Kipnis received his Ph.D. from the Weizmann Institute of Science in Rehovot, Israel, and joined the School of Medicine in 2007.
Papin develops computational models of the biochemical networks that direct cellular activity, but he described his new project as “harnessing systems biology to tackle drug resistance.”
The models he and his research team make turn a microscopic view into a big picture of what’s happening within the cell, allowing scientists to better understand biological processes, test hypotheses about cell behavior and find important new leads in the battle against disease.
Papin is turning his attention to the global healthcare problem emerging from antibiotic resistant microbes, which he calls “potentially catastrophic.” He is answering the need for a radical new approach to elucidate the processes by which bacteria (and also cancer cells) become resistant to the drugs that are designed to kill them.
“Jason Papin is a wonderful scientist, teacher and colleague,” said nominator Dr. Erik Hewlett. “His novel perspective and creativity make his work in computational systems biology applicable to a wide range of subjects, from algae metabolism to life-threatening infectious diseases.”
Papin received his Ph.D. from the University of California, San Diego and joined the U.Va. faculty in 2005.
Johnson is dedicated to understanding what physical conditions in the early universe gave birth to its galaxies and stars. Her research on globular clusters – areas brimming with millions of stars – has helped shift astronomy’s “understanding of the conditions and structure formation near the beginning of time,” she said.
“Studying the fossil record of nearby old globular clusters has revealed quite a bit about the early universe conditions in which they formed. My work has focused on something even more powerful – understanding globular clusters that are forming today,” she wrote about her project. “For the first time we are able to begin probing the conditions in these proto-clusters before stars have formed.”
To further her research, she’ll use the most technologically advanced observatory on the planet, the Atacama Large Millimeter Array in Chile.

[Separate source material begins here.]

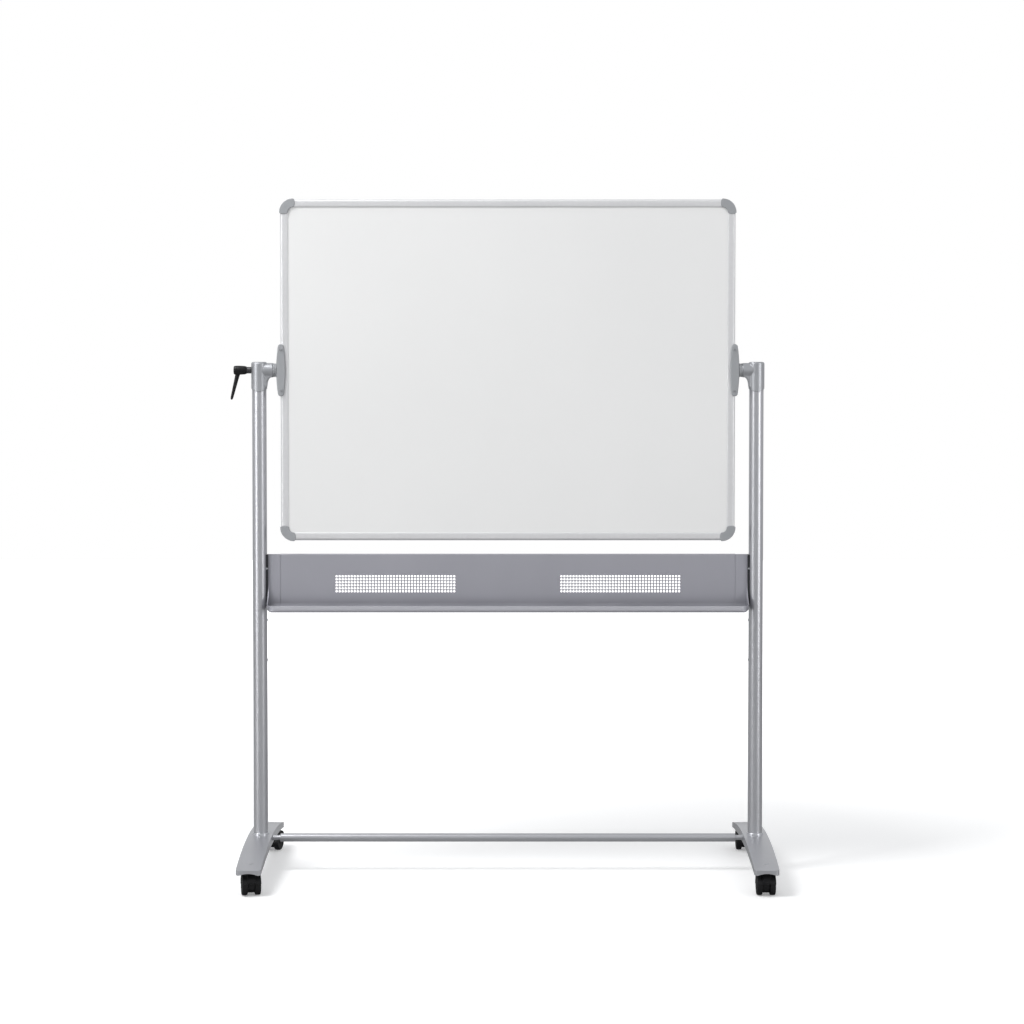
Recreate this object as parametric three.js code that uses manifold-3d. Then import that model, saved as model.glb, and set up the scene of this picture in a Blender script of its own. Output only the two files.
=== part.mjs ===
// Rolling whiteboard: a double-sided steel-faced board in an aluminium frame, turning end over end
// between two round posts on arched feet, with a pen tray, a cross bar and four twin-wheel casters.
// Millimetres, +Z up, the writer stands at -Y. The origin is on the floor, in the middle of the
// object's footprint, which the clamp lever on the left makes a little wider on that side.
import * as THREE from "three";
import { mergeVertices } from "three/addons/utils/BufferGeometryUtils.js";
import Module from "manifold-3d";

const wasm = await Module();
wasm.setup();

// ---- Driving dimensions ----

const GAP = 0.3; // between pieces that touch

// Board
const BOARD_WIDTH = 1200;
const BOARD_HEIGHT = 900;
const PIVOT_HEIGHT = 1333;
const RAIL_FACE = 21;
const RAIL_DEPTH = 22;
const RAIL_WALL = 1.8;
const RAIL_END = 30; // from the board's outer corner to the end of each rail
const PANEL_BITE = 10; // how far the panel reaches into the rails
const CAP_OUTER = 36;
const CAP_INNER = 13;
const CAP_END = 5;
const CAP_PROUD = 1.8; // how far each corner cap stands out from the rails
const CORE_DEPTH = 15;
const STEEL_SHEET = 0.6;
const GLUE = 0.2; // between the core and each steel sheet

// Posts and heads
const POST_SPACING = 1314;
const POST_RADIUS = 19;
const POST_WALL = 1.5;
const POST_TOP = 1312;
const HEAD_RADIUS = 21;
const HEAD_TOP = 1355;
const HEAD_SKIRT = 1286;
const HEAD_TONGUE = 1276; // the skirt dips to here at the front and back
const ARM_RADIUS = 19;
const ARM_END = 619.5; // from the board's centre
const SHAFT_RADIUS = 10;
const STUD_RADIUS = 4;

// Feet and cross bar
const FOOT_LENGTH = 600;
const FOOT_WIDTH = 64;
const FOOT_CROWN = 100;
const FOOT_TIP = 69;
const FOOT_SKIRT_CROWN = 77;
const FOOT_SKIRT_TIP = 56;
const FOOT_WALL = 2.5;
const BOLT_RADIUS = 5;
const BOLT_HOLE = 5.5;
const BAR_HEIGHT = 90;
const BAR_RADIUS = 11;
const BAR_HALF = 605;
const SPIGOT_RADIUS = 5;

// Pen tray
const TRAY_TOP = 846;
const TRAY_FLOOR = 698;
const TRAY_LIP = 715;
const TRAY_REACH = 69;
const TRAY_SHEET = 1.5;
const TRAY_FLANGE = 10; // how far the top edge is turned back
const TRAY_HALF = 603;
const TRAY_END = 635;

// Casters
const CASTER_Y = 250;
const CASTER_TRAIL = 16;
const WHEEL_RADIUS = 25;
const WHEEL_INNER = 9.3;
const WHEEL_OUTER = 24;
const HOOD_INNER = 26.6;
const HOOD_OUTER = 29;
const CASTER_TOP = 54;
const AXLE_RADIUS = 3;
const STEM_RADIUS = 5;

// Clamp lever, measured outwards from the board's centre
const HUB_INNER = 690;
const HUB_OUTER = 724;
const LEVER_REACH = 734;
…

Astronomy professor Michael Skrutskie, who chairs the department, nominated Johnson and wrote about her work with the new observatory. “Those with early access to the newest observing capabilities make the big discoveries,” he said.
“As a world leader in the field of extragalactic star formation and a pioneer in ‘super star cluster’ research, Kelsey Johnson is in a unique position to exploit the newly available capabilities of the most powerful telescope of our time – the Atacama Large Millimeter Array in Chile – operated by the National Radio Astronomy Observatory right here in Charlottesville,” Skrutskie said.
A recipient of a Packard Foundation Fellowship and a National Science Foundation CAREER Award, Johnson also directs the program “Dark Skies, Bright Kids,” a volunteer program in local elementary schools to show children science can be fun, creative and exciting through a variety of activities.
Johnson earned her master’s and doctoral degrees in astrophysics from the University of Colorado and her B.A. in physics from Carleton College.
The Distinguished Research Career Award gives recently tenured faculty $50,000 for a two-year period, and the Distinguished Research Award for senior faculty provides $150,000 over three years.
Last year’s winners of the Distinguished Research Awards were Paulo D’Odorico, Ernest H. Ern Professor of Environmental Sciences, and Olivier Pfister, professor of experimental atomic, molecular and optical physics. A Distinguished Research Career Award went to Benton Calhoun, an associate professor of electrical and computer engineering.